Osmanlı döneminde Atina, Athina veya Athenai şehri “Medinet-ül Hükema” (Bilginler Şehri) adıyla bilinirdi. 1669 senesinde Atina’yı ziyaret eden Evliya Çelebi bu durumu seyahatnamesinde “Bu şehir içinde 7 bin adet Rumi hekimler [filozoflar] toplandığında bütün milletlerin tarihçileri bu şehre ‘Hekimler şehri’ diye isim verdiler.” diye yazar.
📍
Evliya Çelebi, Atina’da üç adet sıbyan mektebi ile bir medreseden de söz eder.
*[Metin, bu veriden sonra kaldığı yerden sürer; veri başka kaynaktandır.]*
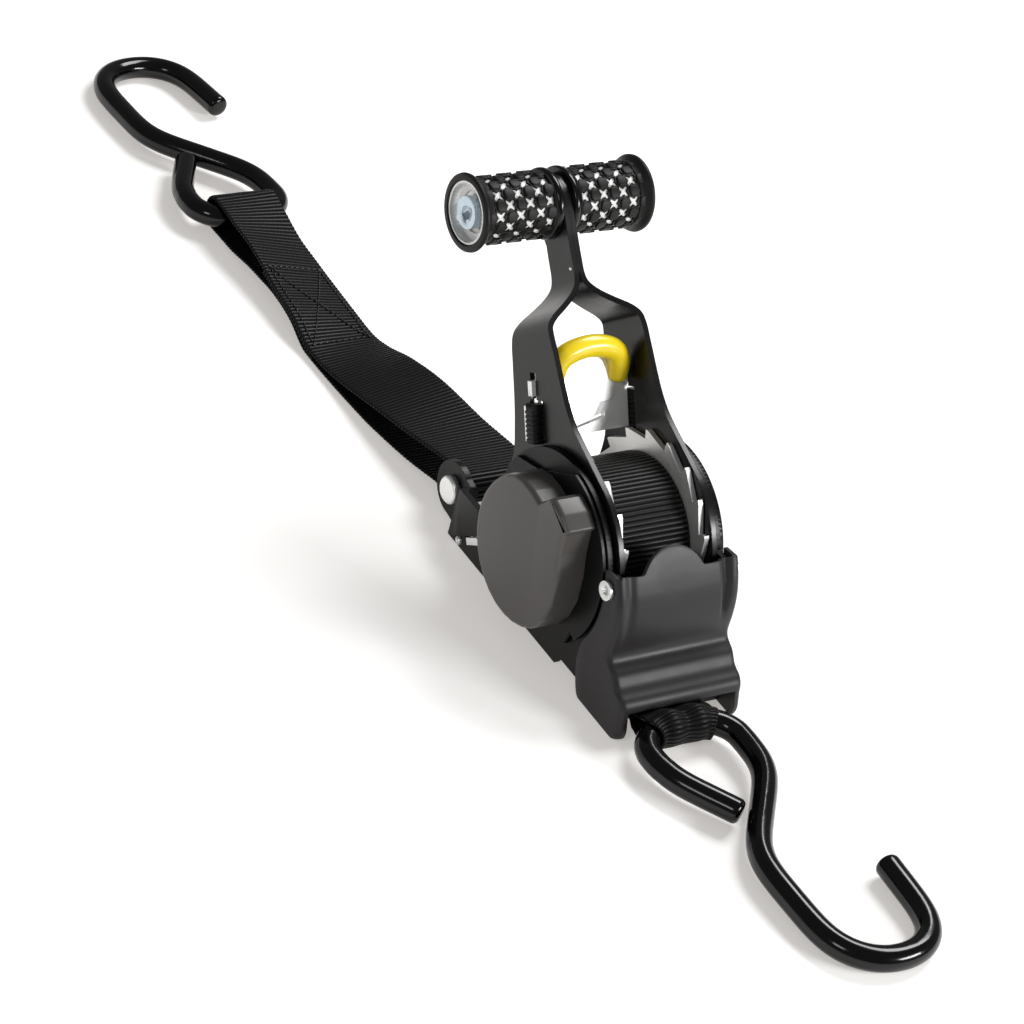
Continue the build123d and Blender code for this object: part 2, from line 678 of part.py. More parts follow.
def strap_plan():
    # seen from above the webbing drifts sideways and is gathered in the hook eye
    half = STRAP_W / 2
    middle = [(-60, 0.0), (-95, -0.8), (-125, -4.0), (-160, -7.0), (-200, -8.3), (-240, -6.6), (-270, -5.6)]
    left = [(x, y - half) for x, y in middle]
    right = [(x, y + half) for x, y in middle]
    end = [(-294, REAR_EYE_Y), (-325, REAR_EYE_Y)]
    left += [(x, y - STRAP_HOOK_HALF) for x, y in end]
    right += [(x, y + STRAP_HOOK_HALF) for x, y in end]
    sides = [Spline(*left), Spline(*right)]
    return make_face(sides + [Line(left[0], right[0]), Line(left[-1], right[-1])])


def rear_strap():
    band = slab(strap_blade() - strap_hollows(), -40, 40)
    return band & extrude(strap_plan(), 60, dir=(0, 0, 1))


# ---- front webbing: a straight run under the roll ending in a sewn loop ----
def front_strap():
    top = AXIS_H - ROLL_R - GAP
    run = poly((-26, top - WEB_T), (70, top - WEB_T), (70, top), (-26, top))
    fold = poly((16, top - 2 * WEB_T), (78, FRONT_EYE_Z - WEB_T), (78, FRONT_EYE_Z + WEB_T), (16, top))
    ring = disc(FRONT_EYE_X, FRONT_EYE_Z, FRONT_LOOP)
    hole = disc(FRONT_EYE_X, FRONT_EYE_Z, FRONT_LOOP - WEB_T)
    flat = slab(run + fold - hole, -STRAP_W / 2, STRAP_W / 2)
    half = FRONT_LOOP_W / 2
    plan = poly((-40, -19), (60, -19), (74, FRONT_EYE_Y - half), (100, FRONT_EYE_Y - half),
                   (100, FRONT_EYE_Y + half), (74, FRONT_EYE_Y + half), (60, 19), (-40, 19))
    loop = slab(ring - hole, -STRAP_W / 2, STRAP_W / 2)
    return (flat + loop) & extrude(plan, 60, dir=(0, 0, 1))


def main():
    save("base_frame", base_frame())
    save("rear_pin", rear_pin())
    save("rear_bush", rear_bush())
    save("spool_bushes", both(spool_bush))
    save("lever_pins", both(lever_pin))
    save("housing_cover", housing_cover())
    save("housing_base", housing_base())
    save("housing_rivets", housing_rivets())
    save("recoil_spring", recoil_spring())
    save("spring_post", spring_post())
    save("ratchet_wheel_left", ratchet_wheel(-1))
    save("ratchet_wheel_right", ratchet_wheel(1))
    save("spool_shaft", spool_shaft())
    save("webbing_roll", webbing_roll())
    save("end_washer", end_washer())
    save("end_clip", end_clip())
    save("handle_arm_left", handle_arm(-1))
    save("handle_arm_right", handle_arm(1))
    save("neck_rivet", neck_rivet())
    save("grip_tube", grip_tube())
    save("grip_sleeve_left", grip_sleeve(-1))
    save("grip_sleeve_right", grip_sleeve(1))
    save("grip_rings", both(grip_ring))
    save("grip_cups", both(grip_cup))
    save("grip_bolt", grip_bolt())
    save("grip_nut", grip_nut())
    save("drive_pawl", drive_pawl())
    save("finger_pull", finger_pull())
    save("pull_rivets", both(pull_rivet))
    save("spring_sleeves", both(spring_sleeve))
    save("spring_guides", both(spring_guide))
    save("lock_pawl", lock_pawl())
    save("anchor_bar", anchor_bar())
    save("lock_springs", both(lock_spring))
    save("release_link", release_link())
    save("release_lever", release_lever())
    save("side_cap", side_cap())
    save("front_strap", front_strap())
    save("rear_strap", rear_strap())
    core = hook_core()
    coating = hook_coating()
    save("front_hook", place_front(core))
    save("front_hook_coating", place_front(coating))
    save("rear_hook", place_rear(core))
    save("rear_hook_coating", place_rear(coating))


main()
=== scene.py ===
from math import atan2, cos, exp, log, pi, radians, sin, sqrt, tan

import bmesh
import bpy
from mathutils import Matrix, Vector


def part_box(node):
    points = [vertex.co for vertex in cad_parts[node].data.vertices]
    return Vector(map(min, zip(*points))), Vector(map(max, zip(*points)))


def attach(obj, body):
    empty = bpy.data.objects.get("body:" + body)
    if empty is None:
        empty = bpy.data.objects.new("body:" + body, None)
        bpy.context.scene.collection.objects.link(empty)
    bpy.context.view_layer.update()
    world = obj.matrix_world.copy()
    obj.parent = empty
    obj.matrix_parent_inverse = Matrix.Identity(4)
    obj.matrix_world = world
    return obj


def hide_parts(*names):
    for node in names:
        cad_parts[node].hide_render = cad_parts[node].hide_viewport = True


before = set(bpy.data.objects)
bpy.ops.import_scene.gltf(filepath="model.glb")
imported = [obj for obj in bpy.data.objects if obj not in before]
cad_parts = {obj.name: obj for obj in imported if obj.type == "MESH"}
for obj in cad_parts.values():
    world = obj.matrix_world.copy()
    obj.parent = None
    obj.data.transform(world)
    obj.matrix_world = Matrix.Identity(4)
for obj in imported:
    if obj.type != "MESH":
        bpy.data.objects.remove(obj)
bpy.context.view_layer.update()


# ---- Studio -------------------------------------------------------------
# A pale paper sweep in a pale room under three soft panels: a big one high
# behind, one low on the right and a weak one in front, as for a catalogue.
mm = 0.001
scene = bpy.context.scene


def linear(hex_colour):
    # sRGB paint number to linear light
    parts = [int(hex_colour[i:i + 2], 16) / 255 for i in (1, 3, 5)]
    return [p / 12.92 if p <= 0.04045 else ((p + 0.055) / 1.055) ** 2.4 for p in parts] + [1.0]


def add(tree, kind, links=None, **settings):
    # one node with its settings, and its inputs set or linked
    made = tree.nodes.new(kind)
    for key, value in settings.items():
        setattr(made, key, value)
    for key, value in (links or {}).items():
        if isinstance(value, bpy.types.NodeSocket):
            tree.links.new(value, made.inputs[key])
        else:
            made.inputs[key].default_value = value
    return made


def new_finish(name):
    # a fresh finish, its tree and its main shader
    finish = bpy.data.materials.new(name)
    finish.use_nodes = True
    tree = finish.node_tree
    shader = tree.nodes["Principled BSDF"]
    return finish, tree, shader


def place_mesh(name, points, faces, finish, smooth=True):
    # points in millimetres, faces as rows of point numbers
    mesh = bpy.data.meshes.new(name)
    mesh.from_pydata([Vector(p) * mm for p in points], [], faces)
    mesh.update()
    mesh.polygons.foreach_set("use_smooth", [smooth] * len(mesh.polygons))
    piece = bpy.data.objects.new(name, mesh)
    scene.collection.objects.link(piece)
    if finish:
        mesh.materials.append(finish)
    return piece


# paper: dead matt, a shade off white, lit a little from behind so that shadows stay pale
paper, tree, shader = new_finish("matt white studio paper")
spot = add(tree, "ShaderNodeTexCoord")
mottle = add(tree, "ShaderNodeTexNoise", {"Vector": spot.outputs["Object"], "Scale": 3.0, "Detail": 2.0})
tone = add(tree, "ShaderNodeMix", {"Factor": mottle.outputs[0], "A": linear("#f4f3f2"),
                                   "B": linear("#f8f8f7")}, data_type="RGBA")
tree.links.new(tone.outputs[2], shader.inputs["Base Color"])
shader.inputs["Roughness"].default_value = 0.9
shader.inputs["Emission Color"].default_value = linear("#fffaf5")
shader.inputs["Emission Strength"].default_value = 0.38
FLOOR_HALF = 6000
FLOOR_DROP = 0.3
floor_corners = [(x * FLOOR_HALF, y * FLOOR_HALF, -FLOOR_DROP)
                 for x, y in ((-1, -1), (1, -1), (1, 1), (-1, 1))]
floor_sheet = place_mesh("studio_floor", floor_corners, [(0, 1, 2, 3)], paper)

world = bpy.data.worlds.new("white room")
scene.world = world
world.use_nodes = True
world.node_tree.nodes["Background"].inputs["Color"].default_value = linear("#f4f5f7")
world.node_tree.nodes["Background"].inputs["Strength"].default_value = 0.2


def soft_panel(name, place, aim, width, height, power):
    # a soft light of that many watts, turned to face the aim
    light = bpy.data.lights.new(name, "AREA")
    light.shape = "RECTANGLE"
    light.size = width
    light.size_y = height
    light.energy = power
    lamp = bpy.data.objects.new(name, light)
    lamp.location = place
    lamp.rotation_euler = (Vector(aim) - Vector(place)).to_track_quat("-Z", "Y").to_euler()
    scene.collection.objects.link(lamp)


soft_panel("key_panel", (-0.65, 1.3, 1.9), (-0.05, 0, 0.05), 1.1, 0.8, 38)
soft_panel("right_panel", (1.35, 0.95, 0.72), (0, 0, 0.06), 0.7, 0.3, 22)
soft_panel("front_panel", (0.9, -1.9, 1.5), (0, 0, 0.05), 0.7, 0.5, 9)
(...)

Bugün Roma agorası yakınında tek başına duran bir kapı vardır. Uzun kitabe okunmaz halde olmakla beraber Ekrem Hakkı Ayverdi yaptığı araştırmada, bu medresenin Mustafa Ağa Medresesi olduğunu belirtir. Kitabenin tarihi de 1133/1720-21 olarak tespit edilmiştir.
📍
Bir süre cezaevi olarak kullanılan medrese 1914’te kısmen yıktırılmış, sadece bugün görülen cümle kapısı korunmuştur. Tamamı kesme taştan olan cümle kapısı ince köşe sütunları, rozetler, burmalı silmeler ve kabartma olarak işlenmiş kandil ve servi motifleriyle çok güzeldir.
📍
Bu fotoğraflar bana çok anlamlı gelir. Ne düşünür, ne anlatırlar acaba? Kendi şehirlerinin yalnız antik çağda değil, Osmanlı döneminde de alimler şehri olduğunu mu? Yoksa hayatta önemli olan tek şeyin sadece hayat olduğunu mu?